Why does she do that to me?
So thats part one of my life falling apart.
The second is my group of close friends. I have 4 really close friends. We do basically anything together. From playing games, to going on vacation together or anyting else. But in the last coupke of months my best friend went through some changes. He didnt come to any meet ups we had. We played a pen and paper and he just stopped showing up. He didnt come to our weekly bar night. Nothing. Then he explained it to us and we were understanding. He came for a couple of weeks but then he stopped again. And didnt reply to any of our texts.
He just disappeared from our group of friends. And from me.

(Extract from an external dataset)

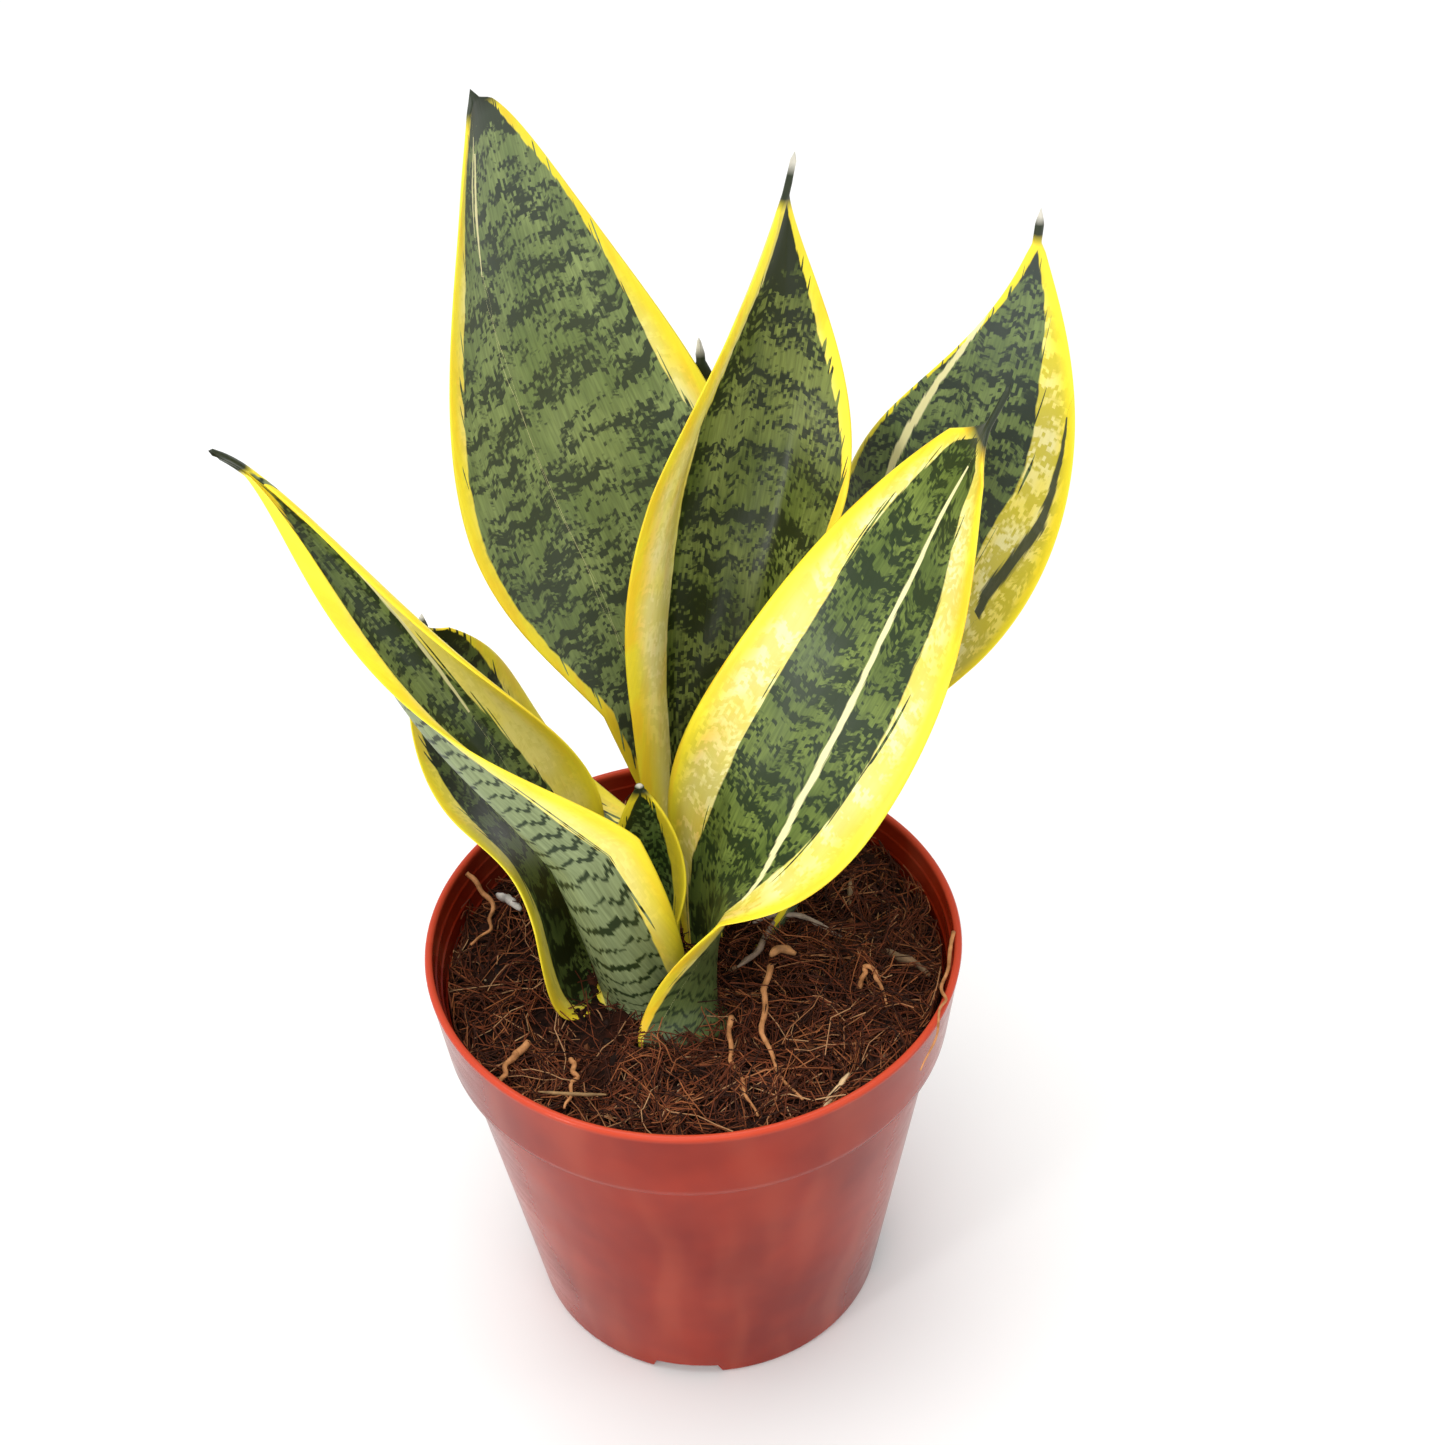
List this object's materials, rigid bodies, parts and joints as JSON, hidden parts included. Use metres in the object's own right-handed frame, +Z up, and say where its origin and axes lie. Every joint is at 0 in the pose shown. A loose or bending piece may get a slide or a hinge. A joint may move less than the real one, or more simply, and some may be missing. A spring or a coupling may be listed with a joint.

The two people closes to me left me within a couple of days and i dont know what to do.
I miss them both.
The next point is my sister. She just got into medical treatment at the hospital for her depression. I knew she wasnt feeling well but never realized how bad the situation actually was. She is handling the situation well but i started reading up on some things and realized that a lot of different symptoms might be concerning me as well. Which really scared me. Should i go see a specialist as well? Should i talk to someone?
I know this all might not sound too bad. There are a few more minor reasons why i am stressed, sad and alone.

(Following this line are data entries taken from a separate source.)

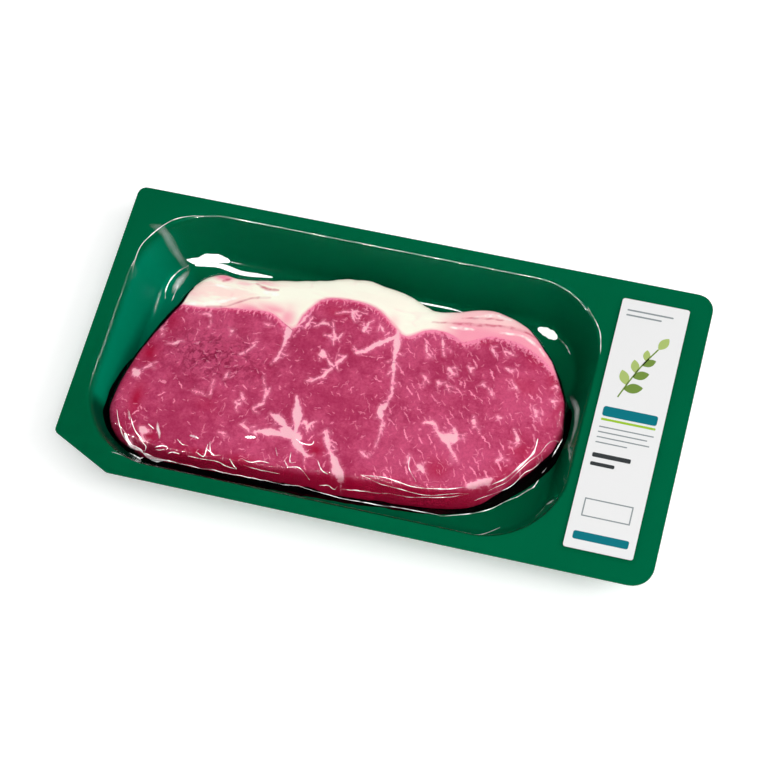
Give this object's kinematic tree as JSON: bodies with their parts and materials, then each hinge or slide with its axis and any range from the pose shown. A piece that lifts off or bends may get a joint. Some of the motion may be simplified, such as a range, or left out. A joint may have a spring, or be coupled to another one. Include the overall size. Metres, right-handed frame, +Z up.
{
  "type": "meat tray pack",
  "caption": "Skin-packed raw steak with a fat cap in a formed plastic tray, with a clear film drawn down over it and a plain label on the wide end flange.",
  "frame": {"origin": "centre of the bounding box's underside, in the plane the tray's floor rests on", "axes": "+X along the tray towards the label flange, +Y across towards the fat cap, +Z up out of the recess"},
  "size_m": [0.28, 0.148, 0.0273],
  "materials": {
    "tray": "gloss",
    "lean": "moist",
    "fat": "moist",
    "film": "clear gloss",
    "label": "satin"
  },
  "bodies": {
    "root": {"tray": "tray", "steak_lean": "lean", "steak_fat_cap": "fat", "film": "film", "label": "label"}
  },
  "joints": []
}
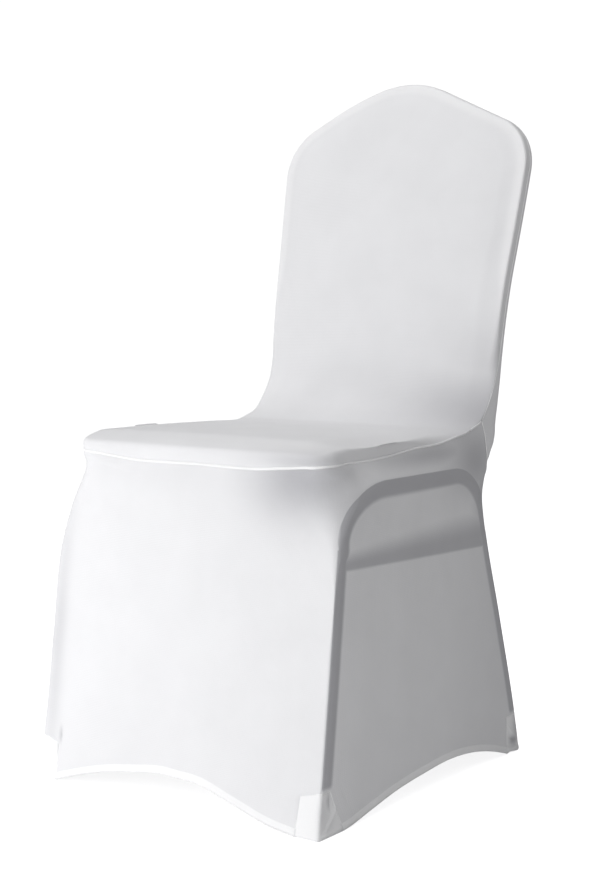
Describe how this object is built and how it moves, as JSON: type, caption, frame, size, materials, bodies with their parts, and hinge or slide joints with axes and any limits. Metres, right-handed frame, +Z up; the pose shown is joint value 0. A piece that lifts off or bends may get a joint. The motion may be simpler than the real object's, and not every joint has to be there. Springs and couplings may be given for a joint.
{
  "type": "stretch banquet chair cover",
  "caption": "Fitted white stretch cover for a crown-back banquet chair, closed over seat and back, with a skirt to the floor, arched hems and foot pockets.",
  "frame": {"origin": "on the floor, under the middle of the cover's width and depth", "axes": "+Z up, +X to the cover's left, -Y to the seat's front"},
  "size_m": [0.4772, 0.556, 0.9513],
  "materials": {
    "seat_and_back_knit": "matte white stretch knit",
    "outside_back_knit": "matte white stretch knit",
    "skirt_knit": "matte white stretch knit",
    "foot_pocket_knit": "matte white stretch knit, doubled"
  },
  "bodies": {
    "root": {"front_panel": "seat_and_back_knit", "back_panel": "outside_back_knit", "skirt": "skirt_knit", "foot_pocket_front_left": "foot_pocket_knit", "foot_pocket_front_right": "foot_pocket_knit", "foot_pocket_rear_left": "foot_pocket_knit", "foot_pocket_rear_right": "foot_pocket_knit"}
  },
  "joints": []
}
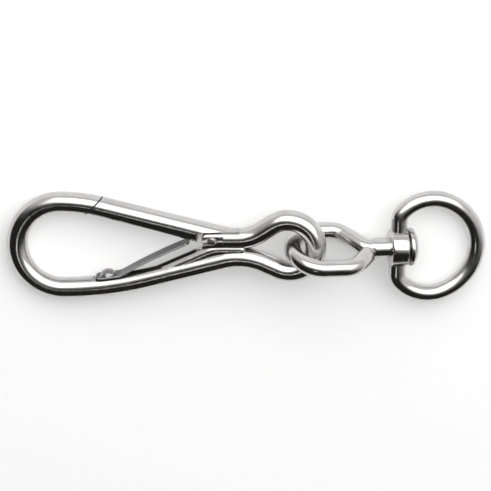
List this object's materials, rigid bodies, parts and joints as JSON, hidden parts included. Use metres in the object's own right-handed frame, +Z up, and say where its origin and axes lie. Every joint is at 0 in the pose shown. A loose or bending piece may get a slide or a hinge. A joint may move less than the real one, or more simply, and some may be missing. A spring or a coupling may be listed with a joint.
{
  "type": "swivel snap hook",
  "caption": "Swivel snap hook: a bent round-wire hook with a sprung, scarf-jointed gate, linked by its eye to a headed shank that carries a free-turning D-shaped ring.",
  "frame": {"origin": "on the floor under the middle of the object's bounding box", "axes": "+X from the hook's loop towards the ring, +Y across the hook towards the gate's side, +Z up from the floor"},
  "size_m": [0.119, 0.029, 0.0177],
  "materials": {
    "plated_hook": "bright nickel-plated steel wire",
    "plated_gate": "bright nickel-plated steel",
    "pin_steel": "plain steel rivet, peened",
    "spring_steel": "tempered spring steel",
    "plated_link": "bright nickel-plated steel wire",
    "plated_ring": "bright nickel-plated steel"
  },
  "bodies": {
    "hook": {"hook_body": "plated_hook", "gate_pin": "pin_steel", "leaf_spring": "spring_steel", "spring_rivet": "pin_steel"},
    "gate": {"gate": "plated_gate"},
    "link": {"swivel_link": "plated_link"},
    "ring": {"swivel_ring": "plated_ring"}
  },
  "joints": [
    {"name": "gate_hinge", "type": "hinge", "parent": "hook", "child": "gate", "pos_m": [-0.00836, 0.00309, 0.00702], "axis": [-0.0895, -0.0029, 0.996], "range_deg": [0, 18], "stiffness_Nm_per_rad": 0.08, "springref_deg": -20.05, "deforming": ["leaf_spring"]},
    {"name": "link_swing", "type": "hinge", "parent": "hook", "child": "link", "pos_m": [0.01724, 0.00088, 0.00932], "axis": [0.0973, 0.9179, 0.3846], "range_deg": [-60, 60]},
    {"name": "ring_swivel", "type": "hinge", "parent": "link", "child": "ring", "pos_m": [0.03775, 0.00025, 0.00563], "axis": [0.9838, -0.0303, -0.1766], "continuous": true}
  ]
}
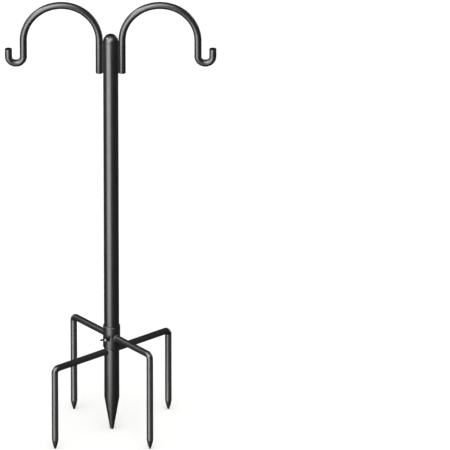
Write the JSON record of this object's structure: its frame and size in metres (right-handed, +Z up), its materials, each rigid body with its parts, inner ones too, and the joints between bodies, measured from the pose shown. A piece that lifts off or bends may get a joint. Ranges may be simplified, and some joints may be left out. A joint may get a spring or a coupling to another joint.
{
  "type": "hanging plant stand",
  "caption": "Black steel plant stand: round pole with a shepherd hook on each side, on a ground spike with fixed and folding prongs.",
  "frame": {"origin": "on the pole's axis, level with the tips of the spike and prongs", "axes": "+Z up the pole, hooks spread along X, +Y away from the front"},
  "size_m": [0.3516, 0.167, 0.782],
  "materials": {
    "black_coat": "semi-gloss black powder coat on steel",
    "coated_weld": "same coat over a weld bead",
    "black_zinc": "black zinc plating on a cast wing head",
    "bare_steel": "zinc-plated steel"
  },
  "bodies": {
    "base": {"spike_tube": "black_coat", "spike_point": "black_coat", "lower_prong_rear": "black_coat", "lower_prong_front": "black_coat", "lower_prong_weld_rear": "coated_weld", "lower_prong_weld_front": "coated_weld"},
    "collar": {"collar_sleeve": "black_coat", "collar_boss": "black_coat", "upper_prong_rear": "black_coat", "upper_prong_front": "black_coat", "upper_prong_weld_rear": "coated_weld", "upper_prong_weld_front": "coated_weld"},
    "screw_shank": {"wing_screw_shank": "bare_steel"},
    "screw_head": {"wing_screw_head": "black_zinc"},
    "coupling": {"coupling_tube": "bare_steel"},
    "pole": {"main_pole": "black_coat", "dome_cap": "black_coat", "left_hook": "black_coat", "right_hook": "black_coat", "left_hook_weld_front": "coated_weld", "left_hook_weld_rear": "coated_weld", "right_hook_weld_front": "coated_weld", "right_hook_weld_rear": "coated_weld"}
  },
  "joints": [
    {"name": "prong_fold", "type": "hinge", "parent": "base", "child": "collar", "pos_m": [0, 0, 0.17235], "axis": [0, 0, 1], "range_deg": [-83, 83]},
    {"name": "screw_travel", "type": "slide", "parent": "collar", "child": "screw_shank", "axis": [-0.5, -0.866, 0], "range_m": [0, 0.004]},
    {"name": "screw_turn", "type": "hinge", "parent": "screw_shank", "child": "screw_head", "pos_m": [-0.00875, -0.01516, 0.17235], "axis": [-0.5, -0.866, 0], "range_deg": [0, 1440]},
    {"name": "pole_swivel", "type": "hinge", "parent": "base", "child": "coupling", "pos_m": [0, 0, 0.17235], "axis": [0, 0, 1], "continuous": true},
    {"name": "pole_lift", "type": "slide", "parent": "coupling", "child": "pole", "axis": [0, 0, 1], "range_m": [0, 0.06]}
  ],
  "couplings": [
    {"joint": "screw_turn", "follows": "screw_travel", "rad_per_m": 6283.2}
  ]
}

Its really hard to me to talk about everything in details. But it felt incredibly good to write all these things down. I dont know who to turn to right now. I do feel comfortable to talk to some people about diferent topics. But there is not a single person who i can talk to about everything.
Nobody sees the whole me. Which i suppose is a good thing. I dont like to be weak. I dont want people to see my misery.
Right now as i am writing this i am waiting for texts from so many people. My girlfriend, my best friend, some new friends who i thought might like me, my sister, my best female friend who i can usually talk to about most of these things but who is busy at the momentsince she was a close friend with my best friend as well.
I am not sure what i expect through writing and posting this. I dont know whether i want advice, comforting words. Mostly i wanted to tell it someone. And since i dont know who that someone can be, I am glad to have this site.